Jeyes was the only thing we've found to actually work against the foxes, all otehr "repellents" have been a waste of money and the fox has ignored them. One of the foxes even went as far as leaving a "present" next to one of the Foxwatch sound thingies we tried.


----------



## Gertrude (Feb 7, 2010)

Go to your hairdressers and ask them for the swept up hair, stuff it into legs of tights and hang it on your fences. 
Foxes smell the 'human' on the hair and wont come near, (I am a hairdresser and we give loads away:thumbup
Oh, and you need to replace it regularly
I live opposite fields and have foxes in the garden most nights (my bunnies thump like mad!!) 

Note to self.... bring some hair home and stuff some tights!


----------



## Kammie (Apr 4, 2009)

Gertrude said:


> Go to your hairdressers and ask them for the swept up hair, stuff it into legs of tights and hang it on your fences.
> Foxes smell the 'human' on the hair and wont come near, (I am a hairdresser and we give loads away:thumbup
> I live opposite fields and have foxes in the garden most nights (my bunnies thump like mad!!)
> 
> Note to self.... bring some hair home and stuff some tights!

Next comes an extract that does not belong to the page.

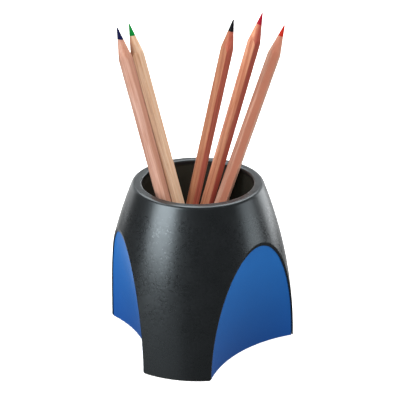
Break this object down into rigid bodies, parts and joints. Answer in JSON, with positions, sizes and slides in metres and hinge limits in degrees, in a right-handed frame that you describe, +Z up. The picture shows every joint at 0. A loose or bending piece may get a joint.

This only works if the foxes are scared of people. A lot of urban foxes won't be bothered by the smell of people. With our foxes they just sit and stare at us when we go out to scare them. Its only when we get within a few feet they actually run. Urban foxes smell people everyday going through bins and in gardens. If you live in a rural area this may work as the foxes won't be used to the smell of humans.


----------



## Guest (Apr 5, 2010)

go buy a gun or a crossbow problem solved


----------



## srhdufe (Feb 11, 2009)

Kammie said:


> Though a part of me is hoping the fat ginger and white one that harasses my rabbits will play with the rags I have in my garden so he won't come back


:lol: :lol: :lol: :lol: :lol: :lol:


----------



## Kammie (Apr 4, 2009)

I don't mind the other 4 or 5 cats that come and just sunbathe in the garden or play with the stones but its just the one fat thing that won't stop trying to stick its paw in the rabbit run to get them. Maybe I should just let Rosie loose to deal with the cat, she won a fight against a cat before when she was free range at the old house.


----------



## hawksport (Dec 27, 2009)

borderer said:


> go buy a gun or a crossbow problem solved


Isn't it illegal to kill a fox with a cross bow?


----------